Personal information
- Full name: Mikko Tapio Latvala
- Nationality: Finland
- Born: 8 July 1980 (age 46) Vaasa, Finland
- Height: 1.82 m (5 ft 11+1⁄2 in)
- Weight: 82 kg (181 lb)

Sport
- Sport: Athletics
- Event: Pole vault
- Club: Haapajärven Kiilat (FIN)
- Coached by: Toni Latvala

Achievements and titles
- Personal best: Pole vault: 5.66 m (2001)

= Mikko Latvala =

Finnish pole vaulter (born 1980)

Mikko Tapio Latvala (born 8 July 1980 in Vaasa) is a Finnish pole vaulter. He won a silver medal for his category at the 2001 European Athletics Under-23 Championships in Amsterdam, Netherlands, with his best possible height of 5.50 metres. In 2007, Latvala suffered from multiple serious injuries, including a torn chest muscle as a result of a weightlifting accident in South Africa.

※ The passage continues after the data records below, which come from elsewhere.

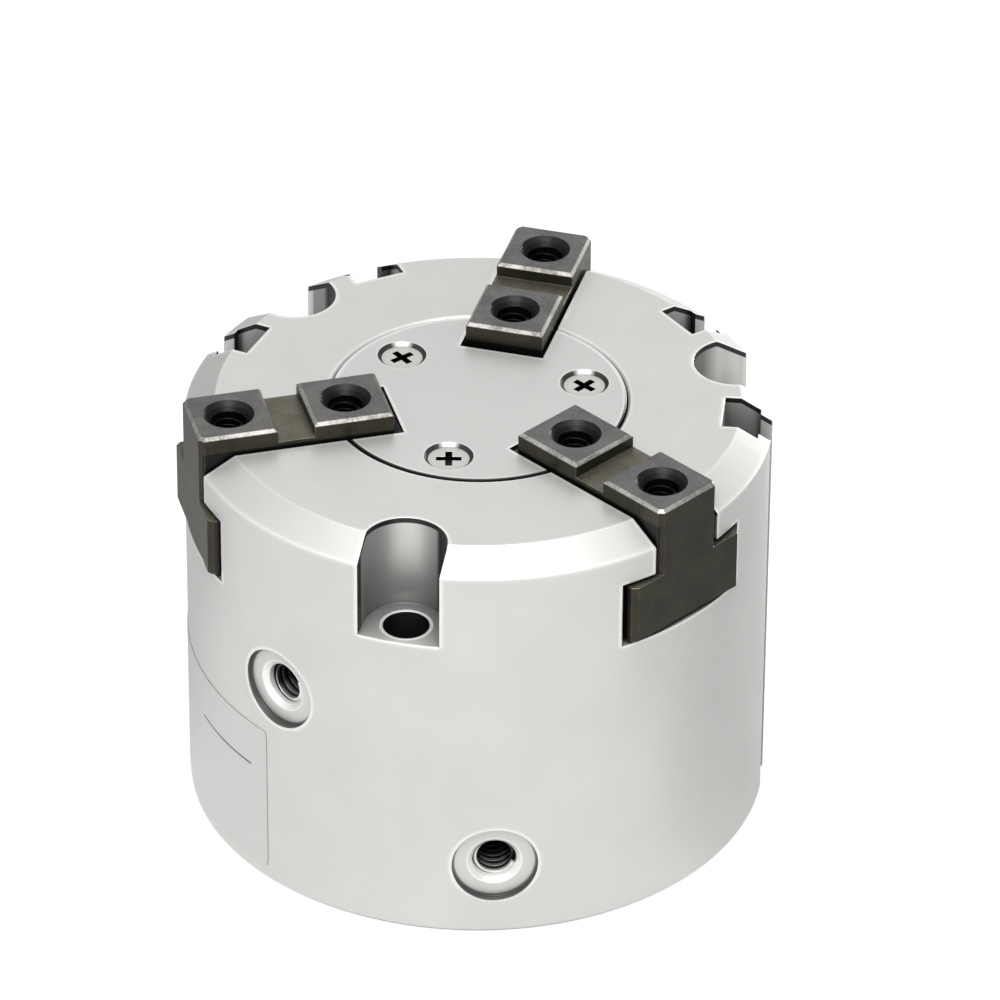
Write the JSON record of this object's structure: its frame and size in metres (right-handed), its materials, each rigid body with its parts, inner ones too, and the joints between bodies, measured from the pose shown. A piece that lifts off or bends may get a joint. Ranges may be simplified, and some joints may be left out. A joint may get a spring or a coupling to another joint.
{
  "type": "three jaw centric gripper",
  "caption": "Round pneumatic gripper body with three jaws in radial T-slots that close on the centre together, driven by a piston and a wedge cam.",
  "frame": {"origin": "on the bore axis at the mounting face", "axes": "+Z along the axis towards the jaws, +Y towards jaw 1"},
  "size_m": [0.056, 0.056, 0.0444],
  "materials": {
    "anodised_body": "clear anodised, satin",
    "anodised_plate": "clear anodised, satin",
    "screw_steel": "zinc plated",
    "jaw_steel": "hardened and dark treated",
    "cam_steel": "ground",
    "bolt_steel": "black oxide",
    "ring_steel": "phosphated spring steel",
    "piston_aluminium": "chromated",
    "seal_rubber": "moulded nitrile",
    "bumper_rubber": "moulded urethane",
    "magnet": "plastic-bonded magnet",
    "wear_plastic": "filled fluoroplastic"
  },
  "bodies": {
    "housing": {"body": "anodised_body", "end_plate": "anodised_plate", "end_plate_screws": "screw_steel", "bulkhead": "piston_aluminium", "bulkhead_o_ring": "seal_rubber", "rod_seal": "seal_rubber", "rod_seal_retainer": "screw_steel", "upper_bumper": "bumper_rubber", "lower_bumper": "bumper_rubber", "bottom_cap": "anodised_plate", "cap_o_ring": "seal_rubber", "cap_retaining_ring": "ring_steel"},
    "piston_and_cam": {"piston": "piston_aluminium", "piston_seal": "seal_rubber", "magnet_ring": "magnet", "piston_wear_ring": "wear_plastic", "magnet_retainer": "piston_aluminium", "piston_bolt": "bolt_steel", "bolt_washer": "bolt_steel", "wedge_cam": "cam_steel"},
    "jaw_1": {"jaw_1": "jaw_steel"},
    "jaw_2": {"jaw_2": "jaw_steel"},
    "jaw_3": {"jaw_3": "jaw_steel"}
  },
  "joints": [
    {"name": "piston_stroke", "type": "slide", "parent": "housing", "child": "piston_and_cam", "axis": [0, 0, 1], "range_m": [0, 0.005]},
    {"name": "jaw_1_slide", "type": "slide", "parent": "housing", "child": "jaw_1", "axis": [0, 1, 0], "range_m": [0, 0.004]},
    {"name": "jaw_2_slide", "type": "slide", "parent": "housing", "child": "jaw_2", "axis": [-0.866, -0.5, 0], "range_m": [0, 0.004]},
    {"name": "jaw_3_slide", "type": "slide", "parent": "housing", "child": "jaw_3", "axis": [0.866, -0.5, 0], "range_m": [0, 0.004]}
  ],
  "couplings": [
    {"joint": "jaw_1_slide", "follows": "piston_stroke", "ratio": 0.8},
    {"joint": "jaw_2_slide", "follows": "piston_stroke", "ratio": 0.8},
    {"joint": "jaw_3_slide", "follows": "piston_stroke", "ratio": 0.8}
  ]
}
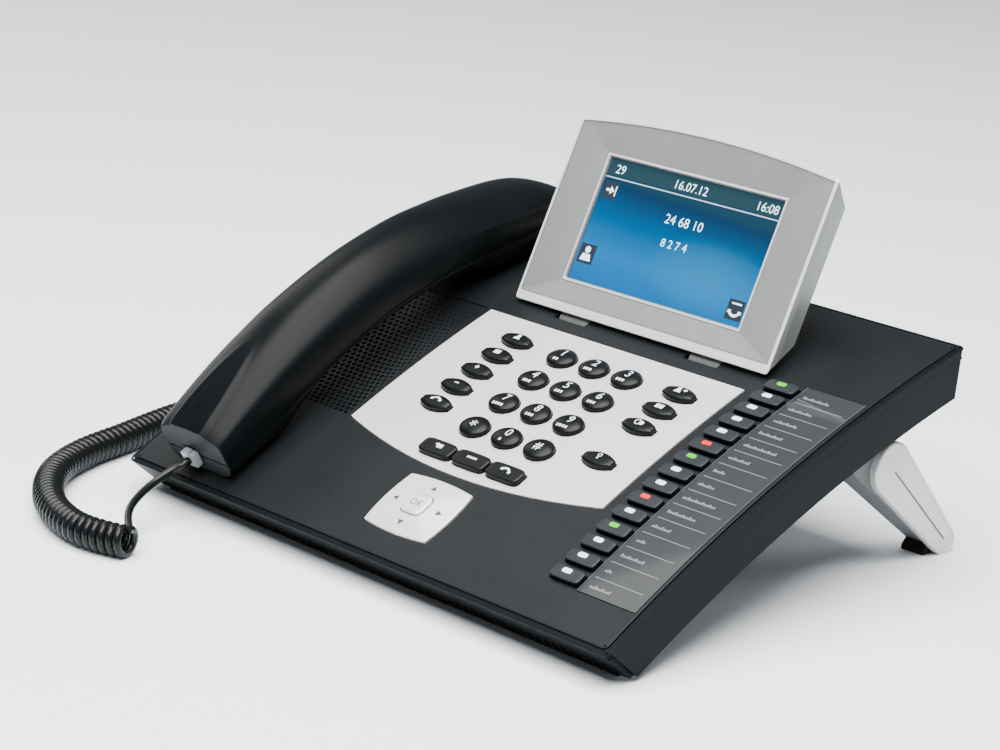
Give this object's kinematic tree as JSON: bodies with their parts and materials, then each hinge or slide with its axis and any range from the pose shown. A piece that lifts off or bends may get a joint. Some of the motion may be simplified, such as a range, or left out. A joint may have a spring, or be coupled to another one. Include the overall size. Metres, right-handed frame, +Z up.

Latvala qualified for the 2008 Summer Olympics in Beijing, by successfully clearing a B-standard height of 5.63 metres from the Finnish Elite Games series in Lapua. He placed twenty-second in the first round of men's pole vault, with a best possible height of 5.45 metres, tying his overall position with Ukraine's Oleksandr Korchmid.

Latvala is also a full-time member of Haapajärven Kiilat, a local track and field club in Haapajärvi, and is coached and trained by his brother Toni.